On Sun, Sep 8, 2024 at 4:09 AM Tom Lane <[email protected]> wrote:


> A few notes from a quick read of the patch:
>
> * roman_to_int() should have a header comment, notably explaining its
> result convention.  I find it fairly surprising that "0" means an
> error --- I realize that Roman notation can't represent zero, but
> wouldn't it be better to use -1?
>

Noted.


>
> * Do *not* rely on toupper().  There are multiple reasons why not,
> but in this context the worst one is that in Turkish locales it's
> likely to translate "i" to "İ", on which you will fail.  I'd use
> pg_ascii_toupper().
>

Noted.


>
> * I think roman_to_int() is under-commented internally too.
> To start with, where did the magic "15" come from?  And why
> should we have such a test anyway --- what if the format allows
> for trailing stuff after the roman numeral?  (That is, I think
> you need to fix this so that roman_to_int reports how much data
> it ate, instead of assuming that it must read to the end of the
> input.)


MMMDCCCLXXXVIII is the longest valid standard roman numeral (15
characters). I will add appropriate comment on length check.

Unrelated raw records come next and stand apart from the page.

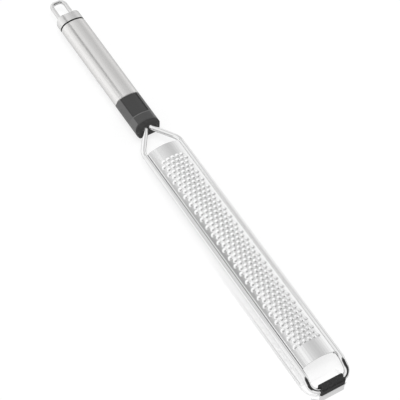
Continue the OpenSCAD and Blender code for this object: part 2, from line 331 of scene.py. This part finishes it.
# Foot: black rubber, moulded round the cross bar so that it can't slip along
# it, with a notch in each end where the rod goes in.
FOOT_DARK, FOOT_SPECK = grey(0.010), grey(0.045)
FOOT_SPECKLE = (1500, 1500, 1500)
SPECK_EDGE = (0.45, 0.7)
foot_rubber = new_finish("foot_rubber")
speckle = foot_rubber.noise(FOOT_SPECKLE, detail=3.0, roughness=0.7)
dress("foot", foot_rubber.surface(
    Base_Color=foot_rubber.blend(speckle.rise(*SPECK_EDGE), FOOT_DARK, FOOT_SPECK),
    Roughness=0.50 + speckle * 0.2,
    Normal=foot_rubber.bump(speckle, strength=0.4, distance=0.0002),
))

# The floor is a white board. The steel mirrors it with its true shadows and a
# painted shade over its far side; the camera sees them faintly under a glow,
# which is weaker under the plate as a painted shadow, and sees a polished patch
# round the foot and beside the near rod.
REACH = 4.0
FLOOR_DROP = 0.0002
CORNERS = ((-1, -1), (1, -1), (1, 1), (-1, 1))
BOARD_NEAR, BOARD_FAR_SHADED, BOARD_LIFT = 0.85, 0.60, 0.05
FAR_SHADE_EDGE = (-0.04, 0.0)
FAINT_WHITE, FULL_GLOW, SHADE_GLOW = 0.25, 0.775, 0.35
SHADE_START = (PLATE_LOW[0] - 0.004, PLATE_LOW[0] + 0.010)
SHADE_END = (PLATE_HIGH[0] - 0.022, PLATE_HIGH[0] - 0.010)
SHADE_NEAR_SIDE, SHADE_FAR_SIDE = (-0.013, -0.007), (0.015, 0.021)
POLISH, POLISHED_GLOW, POLISHED_ROUGHNESS = 0.65, 0.55, 0.03
FOOT_START, FOOT_FAR_SIDE = (0.183, 0.190), (0.025, 0.045)
ROD_START, ROD_SIDE = (0.06, 0.15), (-0.017, -0.012)
POLISH_END, POLISH_NEAR_SIDE = (0.215, 0.235), (-0.045, -0.030)
board_mesh = bpy.data.meshes.new("floor_board")
corners = [(across * REACH, along * REACH, -FLOOR_DROP) for across, along in CORNERS]
board_mesh.from_pydata(corners, [], [(0, 1, 2, 3)])
board = bpy.data.objects.new("floor_board", board_mesh)
bpy.context.scene.collection.objects.link(board)
gloss_board = new_finish("gloss_board")
x, y, z = gloss_board.axes()


def mixed(share, first, second):
    """Two faces of the board, the second by this share."""
    return gloss_board.node("ShaderNodeMixShader", {}, _0=share, _1=first, _2=second)


def matt(white):
    """A matt face of the board."""
    return gloss_board.node("ShaderNodeBsdfDiffuse", {}, Color=grey(white))


def glowing(face, strength):
    """A face of the board with some light of its own."""
    glow = gloss_board.node("ShaderNodeEmission", {}, Color=grey(1.0), Strength=strength)
    return gloss_board.node("ShaderNodeAddShader", {}, _0=face, _1=glow)


# Painted shadow: the glow is weaker under the plate.
painted_shadow_under_plate = x.rise(*SHADE_START) * x.fall(*SHADE_END)
painted_shadow_under_plate = painted_shadow_under_plate * y.rise(*SHADE_NEAR_SIDE) * y.fall(*SHADE_FAR_SIDE)
past_foot = x.rise(*FOOT_START) * y.fall(*FOOT_FAR_SIDE)
beside_rod = x.rise(*ROD_START) * y.fall(*ROD_SIDE)
polished = 1 - (1 - past_foot) * (1 - beside_rod)
polished = polished * x.fall(*POLISH_END) * y.rise(*POLISH_NEAR_SIDE)
mirror = gloss_board.node("ShaderNodeBsdfGlossy", {}, Color=grey(1.0), Roughness=POLISHED_ROUGHNESS)
faint = matt(FAINT_WHITE)
polished_face = glowing(mixed(POLISH, faint, mirror), POLISHED_GLOW)
shown = mixed(polished, glowing(faint, FULL_GLOW), polished_face)
shown = mixed(painted_shadow_under_plate, shown, glowing(faint, SHADE_GLOW))
# Painted shade: the board that the steel mirrors is darker over its far side.
near_board, far_shaded_board = glowing(matt(BOARD_NEAR), BOARD_LIFT), glowing(matt(BOARD_FAR_SHADED), BOARD_LIFT)
mirrored = mixed(y.rise(*FAR_SHADE_EDGE), near_board, far_shaded_board)
seen = gloss_board.node("ShaderNodeLightPath", {}, out="Is Camera Ray")
board_mesh.materials.append(gloss_board.close(mixed(seen, mirrored, shown)))

# The studio is a tent of white and grey cloth. Its panels are given by their
# height over the far side in degrees, and differ at the handle and the plate.
# Places along it are a direction's x, from -1 past the loop to 1 past the tip.
HANDLE_PANELS = (
    (0, 0.66), (30, 0.76), (46, 0.52), (66, 0.63), (83, 0.79), (104, 0.72), (125, 0.88), (151, 1.0),
)
PLATE_PANELS = (
    (18, 1.0), (36, 0.70), (60, 0.57), (88, 0.73), (103, 1.0), (113, 1.0), (124, 0.62), (134, 0.94),
)
HALF_TURN = 180
PLATE_EDGE = (-0.545, -0.515)
TEETH_START, TEETH_END = (-0.495, -0.475), (-0.42, -0.395)
WHITE_CLOTH, STRIP_BLACK, TIP_BLACK = grey(1.0), grey(0.05), grey(0.04)
LIT_BELOW, LIT_BELOW_SHARE = (34, 50), 0.8
LIT_ABOVE, LIT_ABOVE_SHARE = (84, 98), 0.6
SEAM_HEIGHT, SEAM_EDGE, SEAM_SHARE = 96.8, (2.4, 4.4), 0.95
SEAM_START, SEAM_END = (-0.62, -0.61), (-0.545, -0.53)
STRIP_BOTTOM, STRIP_TOP, STRIP_SHARE = (104, 110), (125, 130), 0.88
WHITE_END = (-0.66, -0.62)
BLACK_START, BLACK_END = (0.22, 0.42), (0.80, 0.88)
tent = Finish(bpy.data.worlds.new("studio_tent"), "Generated")
bpy.context.scene.world = tent.owner
to_x, to_y, to_z = tent.axes()
degrees_up = to_z.math("ARCTAN2", to_z, to_y) * (HALF_TURN / pi)


def row_of_panels(panels):
    """The greys of a row of panels, from the far side over the top to the near side."""
    stops = [(degrees / HALF_TURN, level) for degrees, level in panels]
    return tent.node("ShaderNodeValToRGB", {"stops": stops}, Fac=degrees_up / HALF_TURN)


seam = abs(degrees_up - SEAM_HEIGHT).fall(*SEAM_EDGE) * to_x.fall(*SEAM_END) * to_x.rise(*SEAM_START)
at_teeth = to_x.rise(*TEETH_START) * to_x.fall(*TEETH_END)
strip = degrees_up.rise(*STRIP_BOTTOM) * degrees_up.fall(*STRIP_TOP) * at_teeth
lit_below = degrees_up.fall(*LIT_BELOW) * LIT_BELOW_SHARE
lit_above = degrees_up.rise(*LIT_ABOVE) * LIT_ABOVE_SHARE
cloth = tent.blend(to_x.rise(*PLATE_EDGE), row_of_panels(HANDLE_PANELS), row_of_panels(PLATE_PANELS))
cloth = tent.blend((lit_below + lit_above) * at_teeth, cloth, WHITE_CLOTH)
cloth = tent.blend(seam * SEAM_SHARE, cloth, STRIP_BLACK)
cloth = tent.blend(strip * STRIP_SHARE, cloth, STRIP_BLACK)
cloth = tent.blend(to_x.fall(*WHITE_END), cloth, WHITE_CLOTH)
cloth = tent.blend(to_x.rise(*BLACK_START) * to_x.fall(*BLACK_END), cloth, TIP_BLACK)
studio = tent.node("ShaderNodeBackground", {}, Color=cloth, Strength=1.0)
backdrop = tent.node("ShaderNodeBackground", {}, Color=WHITE_CLOTH, Strength=1.0)
seen = tent.node("ShaderNodeLightPath", {}, out="Is Camera Ray")
shown = tent.node("ShaderNodeMixShader", {}, _0=seen, _1=studio, _2=backdrop)
tent.close(shown, "ShaderNodeOutputWorld")


def soft_box(name, place, aim, size, watts):
    """A square lamp behind cloth, which steel doesn't mirror."""
    light = bpy.data.lights.new(name, "AREA")
    light.size = size
    light.energy = watts
    lamp = bpy.data.objects.new(name, light)
    lamp.location = place
    lamp.rotation_euler = (Vector(aim) - Vector(place)).to_track_quat("-Z", "Y").to_euler()
    lamp.visible_glossy = False
    bpy.context.scene.collection.objects.link(lamp)


soft_box("key_box", place=(0.3, -0.25, 1.9), aim=(0.0, 0.0, 0.0), size=1.1, watts=16.0)

# The camera looks down at the grater from its near side, beyond the tip, with a
# long lens, tilted a little.
AZIMUTH, ELEVATION, ROLL = radians(56.1), radians(54.75), radians(3.29)
AIM = Vector((0.01685, 0.0, 0.0005))
DISTANCE = 1.273
SENSOR_WIDTH = 36.0
FOCAL_IN_FRAMES = 4.3475
SHIFT_X, SHIFT_Y = 0.009, 0.0065
CLIP_END = 20.0
back = Vector((sin(AZIMUTH) * cos(ELEVATION), -cos(AZIMUTH) * cos(ELEVATION), sin(ELEVATION)))
level_right = Vector((cos(AZIMUTH), sin(AZIMUTH), 0.0))
level_up = back.cross(level_right)
right = level_right * cos(ROLL) + level_up * sin(ROLL)
up = level_up * cos(ROLL) - level_right * sin(ROLL)
place = AIM + back * DISTANCE
camera = bpy.data.objects.new("camera", bpy.data.cameras.new("camera"))
camera.matrix_world = Matrix((
    (right.x, up.x, back.x, place.x),
    (right.y, up.y, back.y, place.y),
    (right.z, up.z, back.z, place.z),
    (0, 0, 0, 1),
))
camera.data.sensor_width = SENSOR_WIDTH
camera.data.lens = FOCAL_IN_FRAMES * SENSOR_WIDTH
camera.data.shift_x = SHIFT_X
camera.data.shift_y = SHIFT_Y
camera.data.clip_end = CLIP_END
bpy.context.scene.collection.objects.link(camera)
bpy.context.scene.camera = camera
bpy.context.scene.view_settings.view_transform = "Standard"
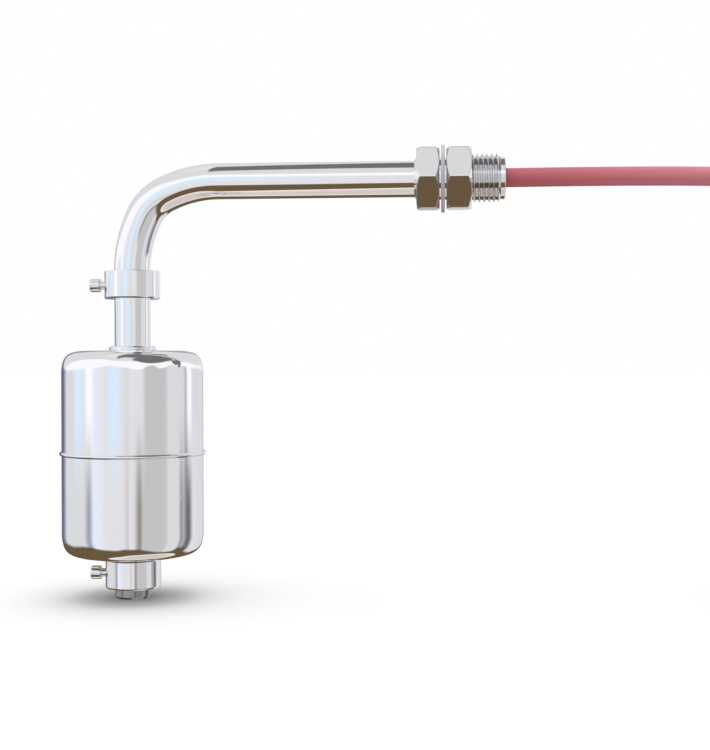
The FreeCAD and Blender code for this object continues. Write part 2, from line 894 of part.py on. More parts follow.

I am not sure I am able to understand the latter part. Could you please
elaborate it?
Are you referring to cases like these?
SELECT to_number('CXXIII foo', 'RN foo');
SELECT to_number('CXXIII foo', 'RN');
Please check my comments on Oracle's behaviour below.



> The logic for detecting invalid numeral combinations
> feels a little opaque too.  Do you have a source for the rules
> you're implementing, and if so could you cite it?
>

There are many sources on the internet.
A few sources:
1. https://www.toppr.com/guides/maths/knowing-our-numbers/roman-numerals/
2. https://www.cuemath.com/numbers/roman-numerals/

Note that we are following the standard form:
https://en.wikipedia.org/wiki/Roman_numerals#Standard_form


>
> * This code will get run through pgindent before commit, so you
> might want to revisit whether your comments will still look nice
> afterwards.  There's not a lot of consistency in them about initial
> cap versus lower case or trailing period versus not, too.
>

Noted.


>
> * roman_result could be declared where used, no?
>

Noted.


>
> * I'm not really convinced that we need a new errcode
> ERRCODE_INVALID_ROMAN_NUMERAL rather than using a generic one like
> ERRCODE_INVALID_TEXT_REPRESENTATION.  However, if we do do it
> like that, why did you pick the out-of-sequence value 22P07?
>

22P07 is not out-of-sequence. 22P01 to 22P06 are already used.
However, I do agree with you that we can use
ERRCODE_INVALID_TEXT_REPRESENTATION. I will change it.


>
> * Might be good to have a few test cases demonstrating what happens
> when there's other stuff combined with the RN format spec.  Notably,
> even if RN itself won't eat whitespace, there had better be a way
> to write the format string to allow that.
>

The current patch (v3) simply ignores other formats with RN except when RN
is used EEEE which returns error.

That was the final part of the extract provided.